Application of Fraunhofer Lines and Kirchoff’s Laws in Spectrum Analysis

Fraunhofer lines

Fraunhofer Lines: In 1814 Fraunhofer noticed that the sun’s spectrum was crossed by many hundreds of dark lines. These Fraunhofer lines, as they are called, were mapped out by him on a chart of wavelengths, and the more prominent were labeled by the letters of the alphabet. Thus the dark line in the blue part of the spectrum was known as the F line, the dark line in the yellow part as the D line, and the dark line in the red part as the C line.

The Fraunhofer lines indicate the presence in the sun’s atmosphere of certain elements in a vaporized form. The vapors are cooler than the central hot portion of the sun, and they absorb their own characteristic wavelengths from the sun’s continuous spectrum.
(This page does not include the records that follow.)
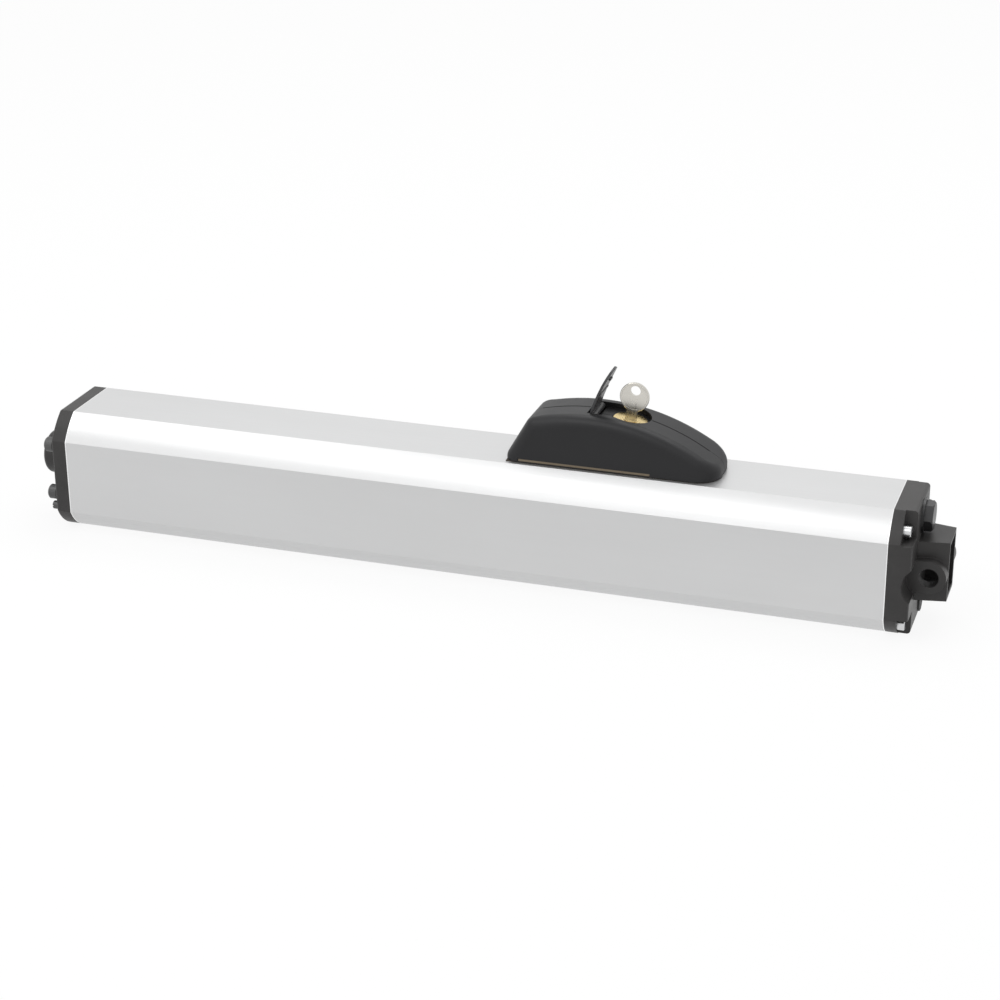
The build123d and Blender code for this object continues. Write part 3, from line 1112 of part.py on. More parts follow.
NODES = {
    "body_profile": body_profile,
    "front_cap": front_cap,
    "front_cap_seal": lambda: end_seal(X_FRONT - SEAL_DEPTH, X_FRONT),
    "rod_wiper": rod_wiper,
    "rod_guide_bush": rod_guide_bush,
    "rod_seal": rod_seal,
    "vent_screw": vent_screw,
    "tie_bolts": tie_bolts,
    "cylinder_tube": cylinder_tube,
    "piston_rod": piston_rod,
    "piston": piston,
    "piston_seals": piston_seals,
    "piston_nut": piston_nut,
    "valve_block": valve_block,
    "block_gasket": block_gasket,
    "block_screws": block_screws,
    "pressure_pipe": pressure_pipe,
    "suction_strainer": suction_strainer,
    "bypass_screw_opening": lambda: bypass_screw(-1),
    "bypass_screw_closing": lambda: bypass_screw(1),
    "relief_springs": relief_springs,
    "relief_balls": relief_balls,
    "pump_body": pump_body,
    "pump_cover": pump_cover,
    "drive_gear": drive_gear,
    "driven_gear": driven_gear,
    "rotor_shaft": rotor_shaft,
    "rotor_core": rotor_core,
    "bearing_inner_rings": bearing_inner_rings,
    "bearing_outer_rings": bearing_outer_rings,
    "bearing_balls": bearing_balls,
    "motor_front_shield": motor_front_shield,
    "motor_rear_shield": motor_rear_shield,
    "stator_core": stator_core,
    "stator_windings": stator_windings,
    "motor_bolts": motor_bolts,
    "motor_lead": motor_lead,
    "rear_cap": rear_cap,
    "rear_cap_seal": lambda: end_seal(X_REAR, X_REAR + SEAL_DEPTH),
    "rear_cap_screws": rear_cap_screws,
    "filler_washer": filler_washer,
    "filler_plug": filler_plug,
    "cable_grommet": cable_grommet,
    "cover_front_half": lambda: cover_half(-1),
    "cover_rear_half": lambda: cover_half(1),
    "cover_screws": cover_screws,
    "cover_base_plate": cover_base_plate,
    "cover_gasket": cover_gasket,
    "flap": flap,
    "flap_hinge_pin": flap_hinge_pin,
    "lock_body": lock_body,
    "lock_nut": lock_nut,
    "lock_plug": lock_plug,
    "key": key,
    "release_bush": release_bush,
    "release_spindle": release_spindle,
    "release_needle": release_needle,
}


os.makedirs("parts", exist_ok=True)
for name, build in NODES.items():
    export_step(build(), os.path.join("parts", name + ".step"))
    print("wrote", name)
print("lock", LOCK_X, LOCK_Z, "hinge", HINGE_X, HINGE_Z, "pin", X_PIN, PIN_Z)
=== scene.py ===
"""Finishes, small trim and studio for a hydraulic swing gate opener."""

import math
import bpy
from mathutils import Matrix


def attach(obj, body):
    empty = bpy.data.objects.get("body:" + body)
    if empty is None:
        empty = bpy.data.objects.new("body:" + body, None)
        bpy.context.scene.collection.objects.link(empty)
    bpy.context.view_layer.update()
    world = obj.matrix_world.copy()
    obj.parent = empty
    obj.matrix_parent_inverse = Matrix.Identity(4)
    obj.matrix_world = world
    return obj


bl_info = {
    "name": "Hydraulic Swing Gate Opener",
    "version": (1, 0, 0),
    "blender": (4, 5, 0),
    "location": "View3D > Sidebar > Gate Opener",
    "description": "Dresses the tank, caps, cover, lock and drive of a swing gate opener and lights them",
    "category": "Object",
}

import bmesh
import bpy
from mathutils import Matrix, Vector

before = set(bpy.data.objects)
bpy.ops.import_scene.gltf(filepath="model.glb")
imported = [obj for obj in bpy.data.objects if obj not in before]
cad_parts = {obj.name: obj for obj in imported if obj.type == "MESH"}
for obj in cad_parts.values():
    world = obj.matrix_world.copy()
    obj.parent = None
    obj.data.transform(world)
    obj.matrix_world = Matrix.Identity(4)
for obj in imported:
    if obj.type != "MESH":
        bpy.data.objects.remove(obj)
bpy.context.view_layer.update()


def far_corner(node):
    """Greatest X, Y and Z that one piece of the model reaches, in metres."""
    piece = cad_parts[node]
    corners = [piece.matrix_world @ Vector(corner) for corner in piece.bound_box]
    return [max(corner[axis] for corner in corners) for axis in range(3)]


# The tank's section, in metres: flats joined by shallow bulges
TANK_END, TANK_SIDE, TANK_HEIGHT = far_corner("body_profile")
TANK_FLAT = 0.0315
UPPER_CORNER = 0.085
LOWER_CORNER = 0.019
UPPER_BULGE = 0.0015
LOWER_BULGE = 0.0025
GLAND_X = -0.39

# The cover's long curve and the stretches of its seam
ARC_CENTRE = Vector((0.107, 0.0, -0.0305))
ARC_RADIUS = 0.183
SEAM_NOSE = 0.061
SEAM_TAIL = 0.203
POCKET_START = 0.103
POCKET_END = 0.1535
POCKET_ROOM = 0.001

# The lock and its key
LOCK_TILT = math.radians(9)
LOCK_FACE = Vector((0.136, 0.0, 0.145122))
LOCK_RING_OUTER = 0.0085
LOCK_RING_INNER = 0.0069
LOCK_RING_HEIGHT = 0.0003
LOCK_RING_SUNK = 0.0001
KEY_FACE = far_corner("key")[1]
KEY_BOW_CENTRE = 0.0203
KEY_RIM_RADIUS = 0.0118
KEY_RIM_SUNK = 0.00005

# The camera that the photograph was taken from
CAMERA_PLACE = (0.602680, -1.738228, 0.835171)
CAMERA_RIGHT = (0.949315, 0.314277, -0.005587)
CAMERA_UP = (-0.117712, 0.371932, 0.920766)
CAMERA_BACK = (0.291454, -0.873440, 0.390074)
SENSOR_WIDTH = 36.0
FOCAL_LENGTH = 84.473
VIEW_REACH = 60.0

# The studio: place, size and watts of each lamp, and how white the floor and the sky are
WHITE = (1.0, 1.0, 1.0, 1.0)
SKY_LEVEL = 0.72
FLOOR_DROP = 0.0005
FLOOR_GREY = (0.60, 0.60, 0.60)
FLOOR_ROUGHNESS = 0.9
FLOOR_GLOW = 1.05
FLOOR_GLOW_SHARE = 0.86
LAMP_AIM = Vector((0.0, 0.0, 0.07))
LAMPS = (
    ("lamp above", Vector((0.3, 0.9, 2.2)), (2.4, 1.2), 20.0),
    ("lamp front", Vector((-1.6, -2.0, 1.1)), (1.4, 1.4), 3.0),
    ("lamp facet", Vector((-0.62, -0.98, 1.82)), (2.2, 0.8), 11.5),
)

# Texture scales, in repeats per metre
DRAWN_PATCHES = (4.0, 14.0, 14.0)
CAST_PATCHES = 38.0
PLASTIC_PATCHES = 30.0
SCUFFS = 420.0
SPOTS = 260.0
WAVE_RADIANS = 20.0


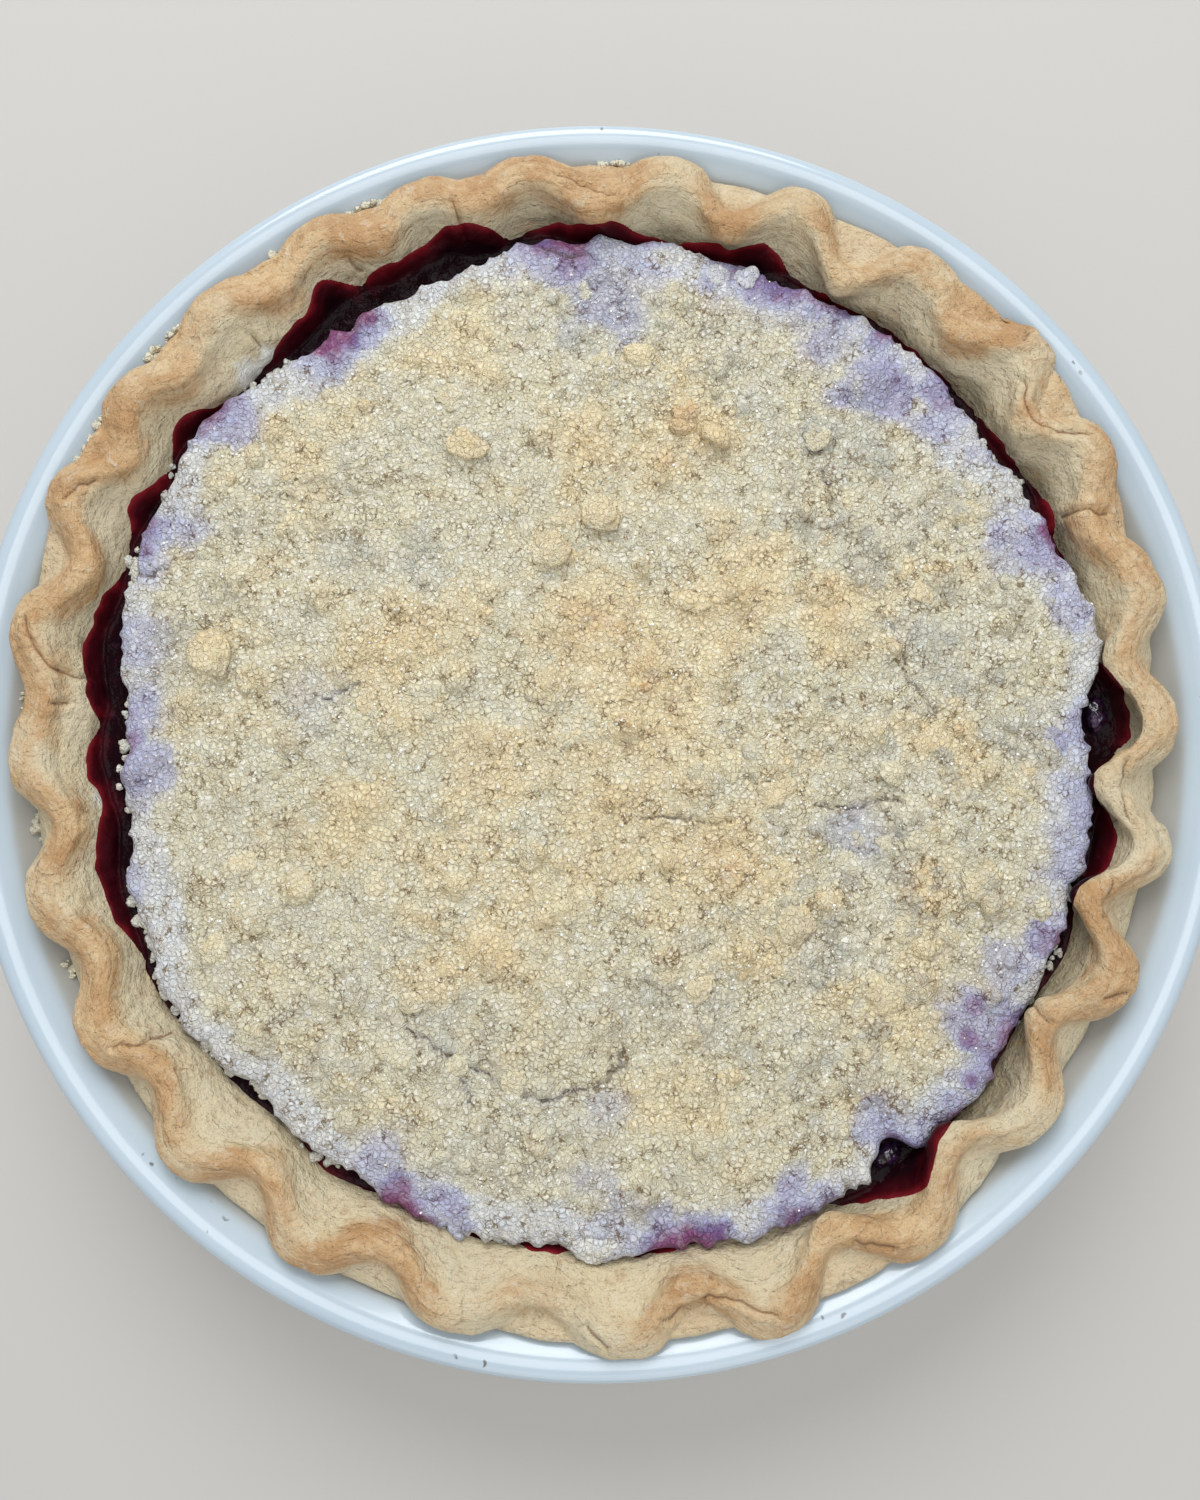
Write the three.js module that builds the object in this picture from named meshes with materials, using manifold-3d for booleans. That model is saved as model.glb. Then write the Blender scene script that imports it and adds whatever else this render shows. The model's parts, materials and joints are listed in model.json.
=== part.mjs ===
// Grape pie in its own white pie dish: a pastry shell with a fluted edge, a dark grape filling that
// shows in a broken line round the edge, two grape skins standing out of it, and a crumb topping.
// Millimetres, +Z up. The origin is the middle of the dish's base, where it stands.
// Angles are in degrees, counted from +X towards +Y.

import * as THREE from 'three';
import Module from 'manifold-3d';
import { mergeVertices } from 'three/addons/utils/BufferGeometryUtils.js';

const wasm = await Module();
wasm.setup();

// ---------------------------------------------------------------- driving dimensions

const GAP = 0.35; // kept between pieces that touch

// Dish
const RIM_R = 131.5; // outside of the lip
const RIM_Z = 42; // top of the lip
const LIP_INNER_R = 125.4; // where the lip turns down into the wall
const LIP_INNER_Z = 40.7;
const BASE_R = 97; // flat face that it stands on
const FLOOR_Z = 5; // top of the dish's floor
const FLOOR_R = 94; // flat part of that floor
const WALL_T = 5.2; // level thickness of the wall
const FLARE_Z = 26; // the wall is straight below, and flares above
const FLARE_R = 113; // inside of the wall at that height
const WALL_SLOPE = 0.62; // outward mm for each mm up
const FLARE_RATE = 0.0134; // extra outward mm for each mm² above the flare
const DISH_SIDES = 72;

// Pastry shell and its fluted edge. One finger-pressed flute after another, as uneven as they are:
// where each bulge is, how far out it reaches, how far in the ridge is pinched after it, and how far
// the pastry outside that pinch stands up to the ridge's height, from 0 to 1.
const FLUTE_DEG = [0, 14.5, 29.5, 41, 54.5, 68.5, 82, 97.5, 108.5, 119.5, 132.5, 145, 156,
  170, 183.5, 197.5, 212, 226, 240.5, 256, 272.5, 287, 302.5, 318.5, 334, 347];
const FLUTE_REACH = [120, 121.5, 124, 125.5, 124.5, 124, 123.5, 124, 123.5, 124.5, 124.5, 124.5, 125,
  123, 121, 121, 122, 123, 123.5, 124, 126, 126.5, 124.5, 121.5, 121, 120.5];
const PINCH_R = [110, 112, 111, 113.5, 109.5, 111, 112, 115.5, 115, 115.5, 115, 114, 111.5,
  114, 110, 111.5, 112, 111, 112, 114, 113, 111.5, 110, 108.5, 106.5, 106];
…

Now every element has a characteristic spectrum of wavelengths. Accordingly, it became possible to identify the elements round the sun from a study of the wavelengths of the Fraunhofer and helium were present. This was how helium was first discovered. The D line is the yellow sodium line.

The incandescent gases round the sun can be seen as flames many miles high during a total eclipse of the sun, when the central portion of the sun is cut off from the observer. If the spectrum of the sun is observed just before an eclipse takes place, a continuous spectrum with Fraunhofer lines is obtained, as already stated. At the instant when the eclipse becomes total, however, bright emission lines are seen in exactly the same position as those previously occupied by the Fraunhofer lines, and they correspond to emission spectra of the vapors alone. This is an illustration of Kirchhoff’s law.

 

 

Concise Explanation of Kirchhoff’s Laws on Absorption Spectra

If light from a source having a continuous spectrum is examined after it has passed through a sodium flame, the spectrum is found to be crossed by a dark line; this dark line is in the position corresponding to the bright line emission spectrum obtained with the sodium flame alone. The continuous spectrum with the dark line is naturally characteristic of the absorbing substance, in this case sodium and it is known as an absorption spectrum. An absorption spectrum is obtained when the red glass is placed in front of sunlight, as it allows only a narrow band of red rays to be transmitted.

Kirchhoff’s investigations on absorption spectra in 1855 led him to formulate a simple law concerning the emission and absorption of light by a substance. This law states: a substance which emits light of a certain wavelength at a given temperature can absorb light of the same wavelength at that temperature. In other words, a good emitter of a certain wavelength is also a good absorber of that wavelength. From Kirchhoff’s law it follows that if the radiation from a hot source emitting a continuous spectrum is passed through a vapor, the absorption spectrum obtained is deficient in those wavelengths which the vapor would emit if it were raised to the same high temperature. Thus if a sodium flame is observed through a spectrometer in a darkened room, a bright yellow line is seen; if a strong white are light, richer in yellow light than the sodium flame, is placed behind the flame, a dark line is observed in the place of the yellow line. The sodium absorbs yellow light from the white light, and radiates it in all directions. Consequently there is less yellow light in front of the sodium flame than if it were removed, and a dark line is thus observed.